The Court has completed its initial review of the defendant's § 2255 motion. The files and records conclusively establish that three of the defendant's claims are without merit. However, the defendant's first claim- that she received ineffective assistance of counsel when her counsel did not file an appeal-is not contradicted by the current record. An evidentiary hearing is required to resolve that claim.

IT IS ORDERED:

1. As set forth above, the defendant's second, third, and fourth claims are without merit and will be dismissed with prejudice. The Court will hold an evidentiary hearing on the remaining claim.
2. The Clerk of the Court shall mail a copy of this order to the defendant at her address of record.
3. The Court will authorize the appointment of counsel for the defendant by a separate order.
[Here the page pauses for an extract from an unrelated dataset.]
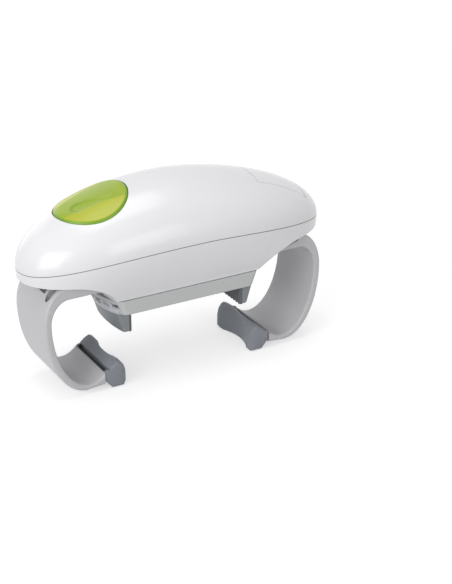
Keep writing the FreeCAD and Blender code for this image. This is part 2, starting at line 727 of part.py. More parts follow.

The Clerk shall provide a copy of this order to defendant's new counsel, upon their appointment.
4. Upon receipt of this order and the order of appointment, counsel for the defendant shall enter an appearance in this action. Upon entering an appearance, counsel for the defendant shall confer with the Assistant United States Attorney, and the parties shall contact the office of the Magistrate Judge to schedule an evidentiary hearing. The parties shall also confer and advise the Magistrate Judge of whether they wish to file any prehearing briefs or evidentiary materials.